Photographer Craig Easton will take Is Anybody Listening? to galleries in Liverpool, Salford, Blackpool and Birkenhead across the next 15 months.
He will also work with eight young photographers as part of an accompanying engagement programme.
He said he hoped their work together would stand as a "historical record" of the current state of the country.
The exhibition is being backed by the University of Salford, which said Easton, who won Photographer of the Year at the Sony World Photography Awards in 2021, was "a long-time advocate for authentically representing communities in the North".
A representative said the show, which runs at Liverpool's Open Eye Gallery until 26 February before moving on to Blackpool's LeftCoast, Salford's New Adelphi Exhibition Gallery and Birkenhead's Williamson Art Gallery, sought to "challenge stereotypes and raise aspirations of young people within the region".
They said the engagement programme, titled Our Time, Our Place, would "empower young people to discuss current issues, explore their own history, and share it through pathways in photography and associated practices".

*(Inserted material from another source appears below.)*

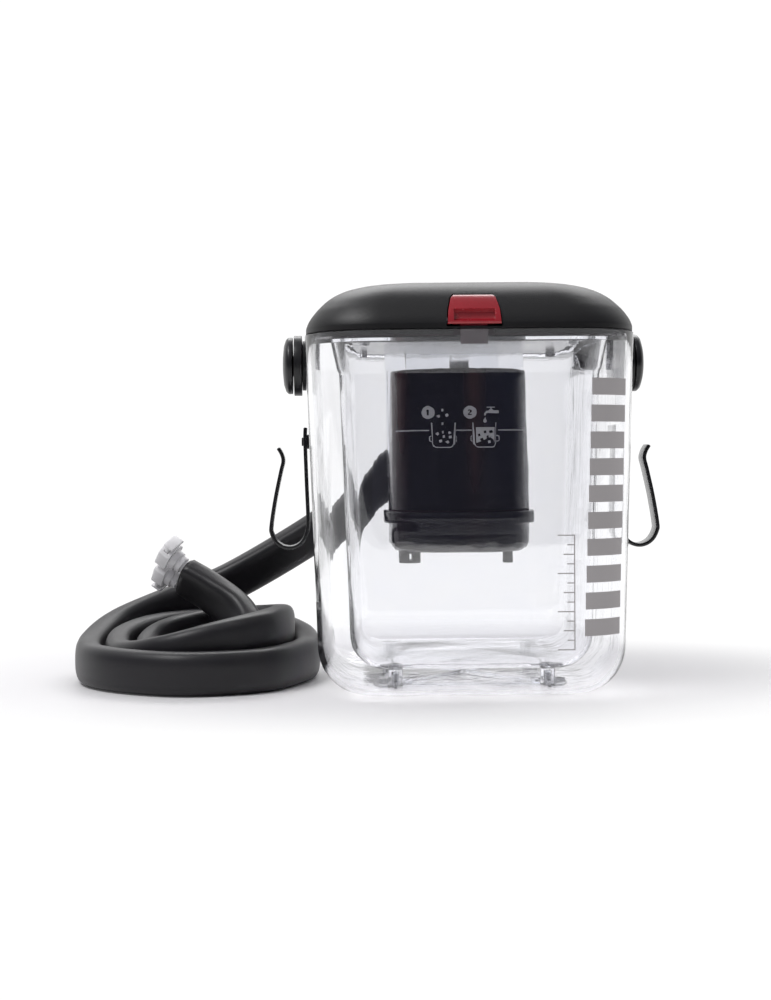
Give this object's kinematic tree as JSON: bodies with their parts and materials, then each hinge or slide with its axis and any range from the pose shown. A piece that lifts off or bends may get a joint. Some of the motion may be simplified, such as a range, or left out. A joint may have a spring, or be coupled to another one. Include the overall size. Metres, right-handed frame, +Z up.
{
  "type": "hot cold therapy machine",
  "caption": "Clear double-walled water tub with a hinged domed lid, sprung latch, carry handle, hanging pump and a twin hose with quick couplings.",
  "frame": {"origin": "middle of the machine's outline on the floor, measured without the hose and what is on it", "axes": "+Z up, the latch and the front face -Y, +X to the right seen from the front"},
  "size_m": [0.3352, 0.2095, 0.2242],
  "materials": {
    "clear_shell": "clear moulded plastic, polished",
    "clear_liner": "clear moulded plastic, polished",
    "clear_parts": "clear moulded plastic",
    "foot_rubber": "matt",
    "seal_rubber": "soft, matt",
    "grip_rubber": "soft, matt",
    "screw_steel": "plated",
    "pin_steel": "ground",
    "spring_steel": "drawn wire",
    "motor_steel": "drawn can",
    "black_screw": "blackened",
    "lid_black": "fine grain",
    "pan_black": "smooth",
    "fitting_black": "smooth",
    "handle_black": "fine grain",
    "clip_black": "smooth",
    "latch_red": "smooth",
    "pump_gloss": "polished",
    "bearing_brass": "sintered",
    "impeller_white": "moulded",
    "volute_grey": "moulded",
    "board_green": "lacquered",
    "tube_clear": "soft clear tube",
    "lead_red": "wire insulation",
    "hose_foam": "woven-look foam sleeve",
    "coupling_white": "natural moulded plastic",
    "tab_white": "natural moulded plastic"
  },
  "bodies": {
    "tub": {"outer_shell": "clear_shell", "inner_liner": "clear_liner", "base_posts": "clear_parts", "pump_hanger": "clear_parts", "base_feet": "foot_rubber", "base_screws": "screw_steel", "pivot_screws": "screw_steel", "clip_screws": "black_screw", "hinge_leaf_tub": "clear_parts", "hinge_pin": "pin_steel", "pivot_bushings": "fitting_black", "hub_cap_left": "handle_black", "hub_cap_right": "handle_black", "hose_clip_left": "clip_black", "hose_clip_right": "clip_black", "pump_cover": "pump_gloss", "pump_base": "pump_gloss", "pump_inlet": "pump_gloss", "pump_foot": "pump_gloss", "pump_seal": "seal_rubber", "motor_can": "motor_steel", "bearing_upper": "bearing_brass", "bearing_lower": "bearing_brass", "volute": "volute_grey", "circuit_board": "board_green", "supply_tube": "tube_clear", "return_tube": "tube_clear", "pump_leads": "lead_red", "hose_gland": "fitting_black", "gland_nut": "fitting_black", "hose_elbow": "fitting_black", "power_inlet": "fitting_black", "inlet_nut": "pin_steel", "hose": "hose_foam", "hose_end_cap": "fitting_black", "coupling_body_1": "coupling_white", "coupling_body_2": "coupling_white", "coupling_seals": "seal_rubber"},
    "lid": {"lid_cover": "lid_black", "lid_pan": "pan_black", "lid_gasket": "seal_rubber", "lid_screws": "screw_steel", "hinge_leaf_lid": "lid_black", "latch_pin": "pin_steel", "latch_spring": "spring_steel"},
    "latch": {"latch_button": "latch_red"},
    "handle": {"handle_bail": "handle_black", "handle_grip": "grip_rubber"},
    "rotor": {"impeller": "impeller_white", "motor_shaft": "pin_steel"},
    "tab_1": {"thumb_tab_1": "tab_white"},
    "tab_2": {"thumb_tab_2": "tab_white"}
  },
  "joints": [
    {"name": "lid_hinge", "type": "hinge", "parent": "tub", "child": "lid", "pos_m": [0, 0.0822, 0.2025], "axis": [-1, 0, 0], "range_deg": [0, 95]},
    {"name": "latch_pivot", "type": "hinge", "parent": "lid", "child": "latch", "pos_m": [0, -0.0893, 0.1996], "axis": [1, 0, 0], "range_deg": [0, 8], "stiffness_Nm_per_rad": 0.06, "springref_deg": -11.46},
    {"name": "handle_pivot", "type": "hinge", "parent": "tub", "child": "handle", "pos_m": [0, -0.0098, 0.181], "axis": [1, 0, 0], "range_deg": [0, 164]},
    {"name": "impeller_spin", "type": "hinge", "parent": "tub", "child": "rotor", "pos_m": [0, 0.0212, 0.086], "axis": [0, 0, 1], "continuous": true},
    {"name": "thumb_tab_1_slide", "type": "slide", "parent": "tub", "child": "tab_1", "axis": [-0.3588, 0.6455, -0.6742], "range_m": [0, 0.0015], "stiffness_N_per_m": 600, "springref_m": -0.001},
    {"name": "thumb_tab_2_slide", "type": "slide", "parent": "tub", "child": "tab_2", "axis": [0.275, -0.6225, 0.7327], "range_m": [0, 0.0015], "stiffness_N_per_m": 600, "springref_m": -0.001}
  ]
}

Easton said he believed in the "importance of committed documentary photography as a visual record of our social and cultural history".
"As such, I'm excited to be part of the Our Time, Our Place programme to encourage and support young people across the region to find their own ways to express their concerns, examine our ever-changing society and explore our communities," he said.
"I hope that between us all we can make work that will, for years to come, stand as an historical record of the challenges we face in 2020s Britain."
The University of Salford's art collection curator Lindsay Taylor said the aim of the project was "to instil pride and inspire communities to shed a new light on their heritage through photography".
"We hope to empower marginalised voices to explore their own social history through a lens," she added.